The company, which has six full-time staff, boasts a string of projects that includes corporate auditoriums for Walmart in Arkansas, Salina Fieldhouse in Kansas, which houses six multi-use sports courts, and high school football stadiums and churches throughout the region. ‘We have 112 lines scattered around the stage coming into the stage right rack with three SSL SB32.24 and one SB16.12 Stagebox with Dual Dante outputs,’ says Brockway of Watermark’s Dallas campus. ‘Rather than using mic splitters and a patchbay we installed the 112 SSL mic preamps, so that it could all be soft patched via Dante.
‘When this system came online, we also implemented a new Dante network across the Dallas campus. It was a big switch. We replaced all the previous DSP and its Dante functionality throughout the whole facility. Everywhere there’s an audio console, it plugs in via Dante. So the Children’s Ministry’s consoles and everywhere there’s a sound system is all Dante capable.’
The front-of-house L350, positioned centrally in the auditorium just behind the lower seating bowl, directly drives the main left and right L-Acoustics PA system along with the flown and floor subs. The newly installed DSP system handles optimisation of and distribution to the multiple L-Acoustics balcony delay arrays, out fill and front fills covering the fan-shaped seating area.

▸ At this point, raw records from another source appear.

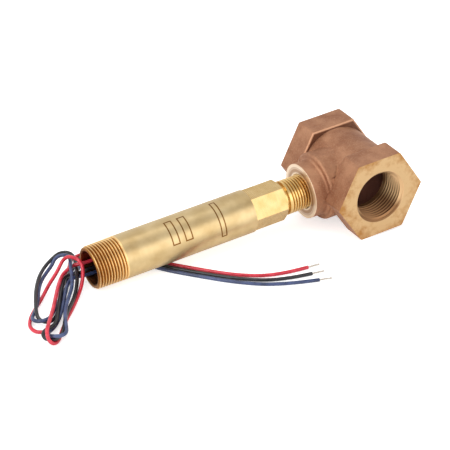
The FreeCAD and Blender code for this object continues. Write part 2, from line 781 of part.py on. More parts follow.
hank = make_hank()
parts["lead_hank"] = hank
rest_height = lead_radius + table_gap
for colour in lead_colours:
    y, z = root_places[colour]
    start = laid_down(seal_start + seal_length, y, z)
    beyond = laid_down(conduit_end + root_overrun, y, z)
    root = Part.makeCylinder(lead_radius, (beyond - start).Length, start, beyond - start)
    pieces = sorted(root.cut(hank).Solids, key=lambda s: (s.CenterOfMass - start).Length)
    parts["lead_%s_root" % colour] = pieces[0]

    route = [V(x, y, rest_height) for x, y in tail_routes[colour]]
    tail, length, radii = routed(route, lead_radius)
    pieces = sorted(tail.cut(hank).Solids, key=lambda s: -s.Volume)
    parts["lead_%s_tail" % colour] = pieces[0]
    share = tail.Volume / (length * math.pi * lead_radius ** 2)
    print(colour, "tail", round(length, 1), "mm, arcs", radii, "volume share", round(share, 4))

    end = route[-1]
    onward = (end - route[-2]).normalize() * strand_length
    parts["strands_" + colour] = Part.makeCylinder(strand_radius, strand_length, end, onward)

os.makedirs("parts", exist_ok=True)
for name, shape in parts.items():
    shape.exportStep("parts/%s.step" % name)

print("tilt", round(tilt, 3), "moved by", to_table)
print(len(parts), "nodes")
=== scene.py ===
# %% [markdown]
# # A paddle flow switch
# A cast bronze pipe tee carries a brass body on its branch. Water pushes a vane
# in the tee, a magnet on the vane's arm pulls a lever inside the brass barrel,
# and the lever works a snap switch. Three leads come out of the barrel's end.
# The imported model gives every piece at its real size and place. This lesson adds
# what a solid modeller leaves plain: cut threads, soft leads and real finishes.

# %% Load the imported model
import json
import math

import bpy
from mathutils import Matrix, Vector

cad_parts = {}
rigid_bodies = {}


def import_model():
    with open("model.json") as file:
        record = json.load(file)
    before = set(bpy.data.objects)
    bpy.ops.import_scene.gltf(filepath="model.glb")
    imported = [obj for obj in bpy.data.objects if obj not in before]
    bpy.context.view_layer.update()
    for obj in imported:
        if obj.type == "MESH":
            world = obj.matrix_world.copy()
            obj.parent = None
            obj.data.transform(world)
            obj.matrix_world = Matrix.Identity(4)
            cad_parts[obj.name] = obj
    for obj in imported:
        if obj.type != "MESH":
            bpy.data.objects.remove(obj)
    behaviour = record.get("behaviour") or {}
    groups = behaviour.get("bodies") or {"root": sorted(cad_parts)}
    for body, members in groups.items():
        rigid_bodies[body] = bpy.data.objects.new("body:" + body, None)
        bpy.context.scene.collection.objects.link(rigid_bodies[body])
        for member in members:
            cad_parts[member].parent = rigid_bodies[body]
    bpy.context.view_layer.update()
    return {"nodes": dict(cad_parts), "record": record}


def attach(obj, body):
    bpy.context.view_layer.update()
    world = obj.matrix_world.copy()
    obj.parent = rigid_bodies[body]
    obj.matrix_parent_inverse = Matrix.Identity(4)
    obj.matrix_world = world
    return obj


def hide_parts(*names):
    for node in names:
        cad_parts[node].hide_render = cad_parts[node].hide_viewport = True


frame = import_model()
mounts = {mount["name"]: mount for mount in frame["record"]["mounts"]}
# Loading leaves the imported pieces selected, and operators act on all that is selected.
bpy.ops.object.select_all(action="DESELECT")
MM = 0.001
print("nodes", len(frame["nodes"]))

# %% [markdown]
# ## The camera
# A long lens far away keeps the hexagons nearly parallel, as a catalogue view
# does. The camera stands in front of the open port and looks down at 30 degrees.

# %% Place the camera
camera_data = bpy.data.cameras.new("camera")
camera_data.lens = 162.2
camera_data.sensor_width = 36.0
camera_data.clip_end = 20.0
camera = bpy.data.objects.new("camera", camera_data)
bpy.context.scene.collection.objects.link(camera)
camera.location = (-0.53118, -0.90077, 0.62255)
camera.rotation_euler = (math.radians(59.71), 0.0, math.radians(-29.91))
bpy.context.scene.camera = camera
print("camera", [round(v, 3) for v in camera.location])

# %% [markdown]
# ## The three leads
# Each lead is a soft PVC wire 2.2 mm thick and about half a metre long. It comes out
# of the barrel's bore, is folded back and forth into a loose hank beside the
# barrel's end, passes under the barrel and ends in bare strands in front of it.
# A wire could be swept as a mesh tube, but a NURBS curve bends like a real wire,
# because its few control points pull on it instead of being corners.
# The order is set after the points are added, since a spline with too few
# points falls back to straight runs. Each point's radius carries the wire's
# thickness, so the bevel itself has a depth of 1.

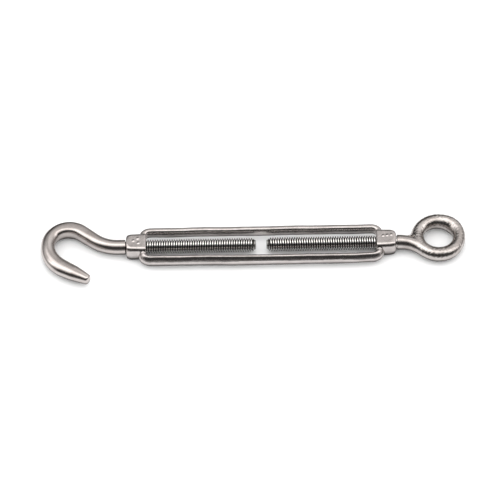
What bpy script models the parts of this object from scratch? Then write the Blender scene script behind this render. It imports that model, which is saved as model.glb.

‘The main service also gets distributed around to what they call the Town Center, the coffee shop and gathering space in the middle, and a couple of overflow rooms’ from the L350, Brockway says. ‘There’s also the Chapel and the Loft, and all the children’s spaces; they’re all capable of getting an input from the main auditorium — and vice versa.’ Office towers next door to the main Dallas worship centre host Watermark’s mid-week and children’s and student services.
Selected services are recorded: ‘We were using Waves’ Tracks Live, which is now end-of-life, so they’re contemplating another solution,’ Brockway says. The multitrack. recordings are controlled from the front-of-house L350. ‘We have DAW functionality hooked up on the console. We can start and stop transport. But all the inputs are available over Dante now, so we could pick them off at any location.’
At the L350 stage monitor console, 32 analogue outputs can be used for wedges or rental in-ear sets. There is also an Allen & Heath ME personal mixing system that operates over Dante.
Depending on the skill level of the operator at the L200 console in the video control room upstairs, Brockway says: ‘They are either taking stems from the L350 front-of-house console as insert returns on the broadcast console – they can mix drums and bass and guitars as stems – or they can take the compensated split and have individual control of their own mix. We have a couple of sends, one to the satellite campuses and one to the web stream. We’re also talking about making other compensated mixes for other purposes.
‘The difference between the two output streams is that at the campuses they don’t like ambient mics, because it makes the pastor sound odd when heard in the various different acoustic environments of the satellite auditoriums. But in the web stream you want that ambience.’
The pastor speaks on a DPA d:fine headset that, with the previous FOH console, would allow only about 65dB of gain before feedback, Brockway reports. ‘When we went to the SSL, we could get 80dB of gain. And with less EQ.’
It was the audio performance that convinced Watermark’s team that the SSL Live console was the right choice. Selection of the console was a multi-step, competitive process, Brockway reports. Initially, Watermark’s audio director suggested a brand of console that ticked all the technical specification boxes. ‘My recommendation was that we should listen to some other choices, so we got demos of a couple of consoles. SSL was one of them, and it made the first cut.
‘Then we did a shootout between the SSL Live and one other console. It was very interesting. The sonic performance of the SSL console is pretty spectacular. Without any processing, it sounded wider, like the speakers had all moved 10ft apart. It’s not out of phase so I can’t explain it, but it’s quite obvious. The sound stage is wider and deeper than what we had before, and things in the centre of the image are bang in the centre and right in your face. So there was a clear winner: SSL.’